Water is also level and fair. If you pour it into a vessel, its surface becomes even. Builders use this property as a measure of levelness. And unlike grain measured in a bushel, water needs no scraping tool to level it off—if it is full, it simply overflows. For all these reasons, Confucius, seeing a great river, would contemplate water and learn from it.
The lecturer sums up the first point simply: when one sees water, one should learn to cultivate oneself like water. That is the meaning of “highest goodness is like water.”
He then turns to the second note: “constant virtue not departing—thus one returns to the infant.” A commentary is cited saying that “returning to the infant” is like “returning to childlike simplicity.” The infant is used as an image for the *non-abiding mind*.
Why? Because an infant does not cling. It may cry when pinched, but it quickly lets go; it does not brood or harbor resentment. This is a metaphor for the non-abiding mind.
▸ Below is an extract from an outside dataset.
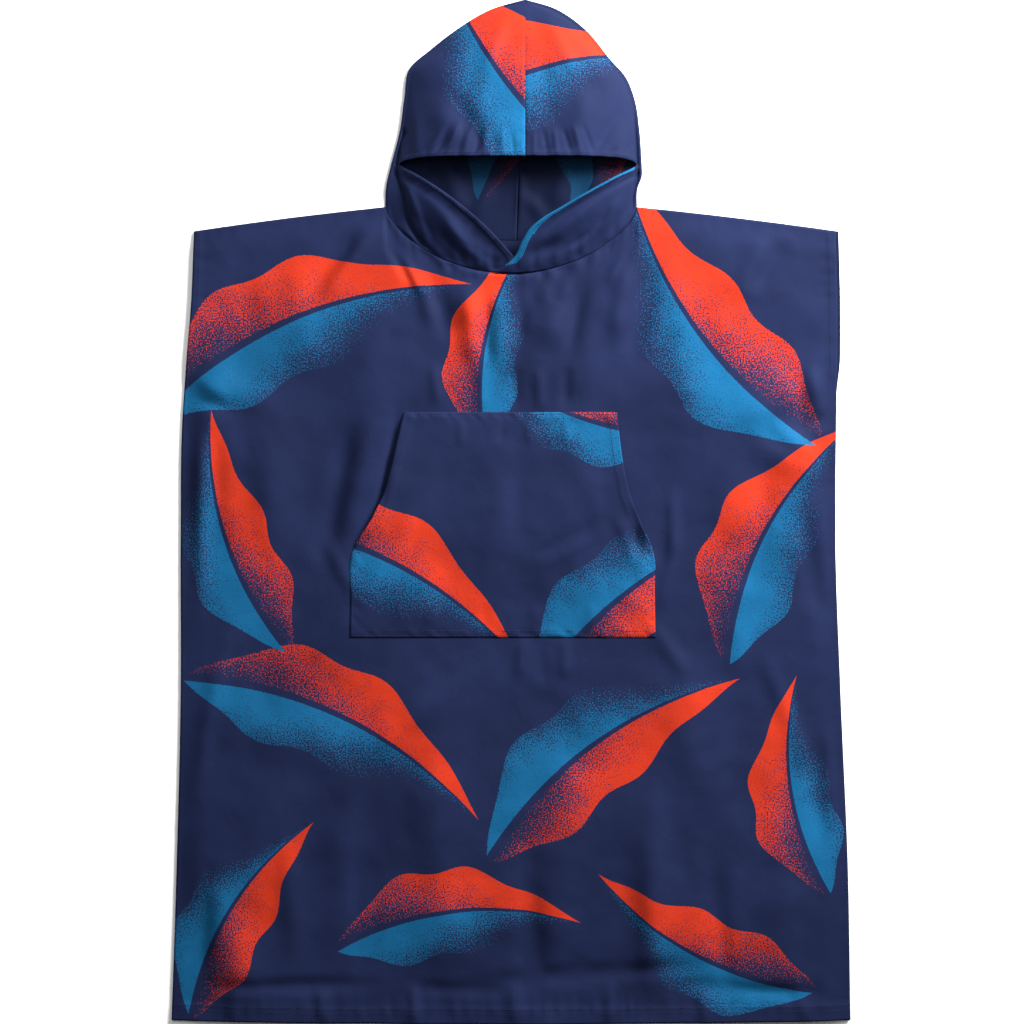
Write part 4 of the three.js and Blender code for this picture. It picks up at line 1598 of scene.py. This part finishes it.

The lecturer then connects this to Buddhist language: non-abiding is our original nature. When doing good or practicing generosity, one should not cling to acts, merit, or self-image. Thus “returning to the infant” means returning to one’s original nature.
To explain this further, the lecturer compares the idea across the Three Teachings. He brings in the Gospel of Matthew, where Jesus says that unless people turn and become like little children, they cannot enter the kingdom of heaven.
His point is not doctrinal comparison for its own sake, but to show a shared principle: the child stands for simplicity, innocence, and freedom from scheming. In Buddhism this is called the non-abiding mind; in Daoist language it is “returning to infancy” or “returning to childlikeness.”
He stresses that spiritual cultivation depends on this. In the *Diamond Sutra*, generosity, patience, and moral discipline are all to be practiced without attachment. The same applies here: the heart must be straight, unhooked, and free from crooked motives. Cultivation is a matter of rectifying the mind and returning to its original simplicity.
The lecture ends here because time is short, with the speaker noting that any remaining material can be taken up next time.
This literal version consolidates the lecture’s English material into continuous notes, keeping close to the spoken sequence while preserving explanatory detail.